§ **Task statement**:
Take the listing and print it in full, exactly as given.

§ **Dataset content**:
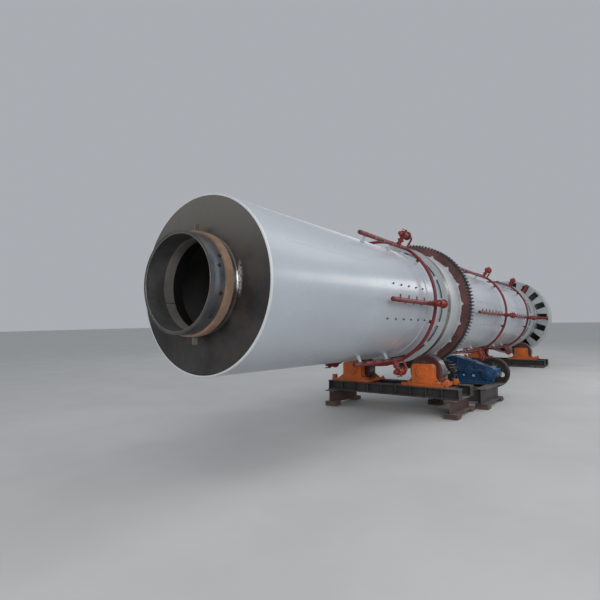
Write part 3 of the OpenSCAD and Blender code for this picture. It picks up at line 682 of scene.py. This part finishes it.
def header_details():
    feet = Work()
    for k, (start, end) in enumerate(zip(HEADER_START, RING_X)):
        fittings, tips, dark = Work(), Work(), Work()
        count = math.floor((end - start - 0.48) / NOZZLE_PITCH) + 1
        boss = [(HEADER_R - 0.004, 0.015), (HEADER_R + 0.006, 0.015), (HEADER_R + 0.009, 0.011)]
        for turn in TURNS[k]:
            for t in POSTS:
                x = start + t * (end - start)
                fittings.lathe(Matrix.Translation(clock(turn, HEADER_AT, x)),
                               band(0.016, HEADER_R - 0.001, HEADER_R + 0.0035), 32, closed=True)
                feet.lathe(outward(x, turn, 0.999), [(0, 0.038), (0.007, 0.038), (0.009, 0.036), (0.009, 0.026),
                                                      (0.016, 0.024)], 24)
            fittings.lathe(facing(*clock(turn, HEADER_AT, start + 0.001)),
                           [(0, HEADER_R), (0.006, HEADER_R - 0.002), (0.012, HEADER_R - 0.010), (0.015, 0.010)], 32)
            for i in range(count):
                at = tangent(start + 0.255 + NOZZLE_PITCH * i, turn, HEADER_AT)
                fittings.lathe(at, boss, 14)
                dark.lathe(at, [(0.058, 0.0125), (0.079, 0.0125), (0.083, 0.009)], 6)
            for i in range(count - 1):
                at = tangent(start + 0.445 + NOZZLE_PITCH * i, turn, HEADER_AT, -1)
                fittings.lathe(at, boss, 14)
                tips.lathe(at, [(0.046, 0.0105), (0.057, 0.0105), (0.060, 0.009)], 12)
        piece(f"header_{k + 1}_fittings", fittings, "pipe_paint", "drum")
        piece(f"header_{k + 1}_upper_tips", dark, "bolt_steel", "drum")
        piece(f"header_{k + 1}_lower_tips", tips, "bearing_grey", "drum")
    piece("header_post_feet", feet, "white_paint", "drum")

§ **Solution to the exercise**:
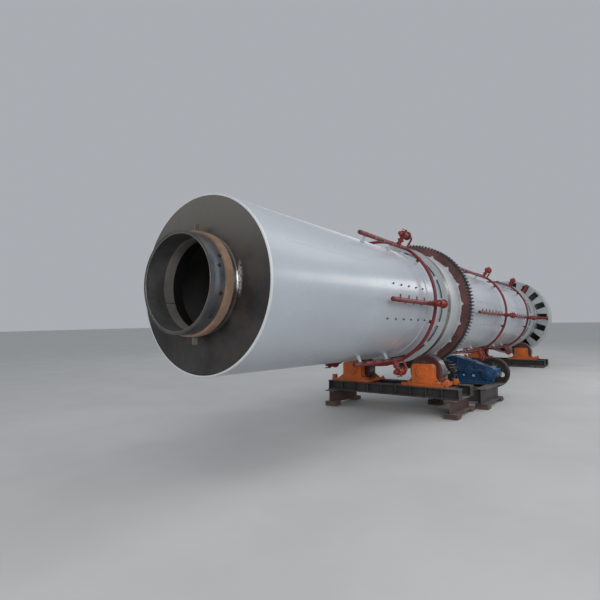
Write part 3 of the OpenSCAD and Blender code for this picture. It picks up at line 682 of scene.py. This part finishes it.
def header_details():
    feet = Work()
    for k, (start, end) in enumerate(zip(HEADER_START, RING_X)):
        fittings, tips, dark = Work(), Work(), Work()
        count = math.floor((end - start - 0.48) / NOZZLE_PITCH) + 1
        boss = [(HEADER_R - 0.004, 0.015), (HEADER_R + 0.006, 0.015), (HEADER_R + 0.009, 0.011)]
        for turn in TURNS[k]:
            for t in POSTS:
                x = start + t * (end - start)
                fittings.lathe(Matrix.Translation(clock(turn, HEADER_AT, x)),
                               band(0.016, HEADER_R - 0.001, HEADER_R + 0.0035), 32, closed=True)
                feet.lathe(outward(x, turn, 0.999), [(0, 0.038), (0.007, 0.038), (0.009, 0.036), (0.009, 0.026),
                                                      (0.016, 0.024)], 24)
            fittings.lathe(facing(*clock(turn, HEADER_AT, start + 0.001)),
                           [(0, HEADER_R), (0.006, HEADER_R - 0.002), (0.012, HEADER_R - 0.010), (0.015, 0.010)], 32)
            for i in range(count):
                at = tangent(start + 0.255 + NOZZLE_PITCH * i, turn, HEADER_AT)
                fittings.lathe(at, boss, 14)
                dark.lathe(at, [(0.058, 0.0125), (0.079, 0.0125), (0.083, 0.009)], 6)
            for i in range(count - 1):
                at = tangent(start + 0.445 + NOZZLE_PITCH * i, turn, HEADER_AT, -1)
                fittings.lathe(at, boss, 14)
                tips.lathe(at, [(0.046, 0.0105), (0.057, 0.0105), (0.060, 0.009)], 12)
        piece(f"header_{k + 1}_fittings", fittings, "pipe_paint", "drum")
        piece(f"header_{k + 1}_upper_tips", dark, "bolt_steel", "drum")
        piece(f"header_{k + 1}_lower_tips", tips, "bearing_grey", "drum")
    piece("header_post_feet", feet, "white_paint", "drum")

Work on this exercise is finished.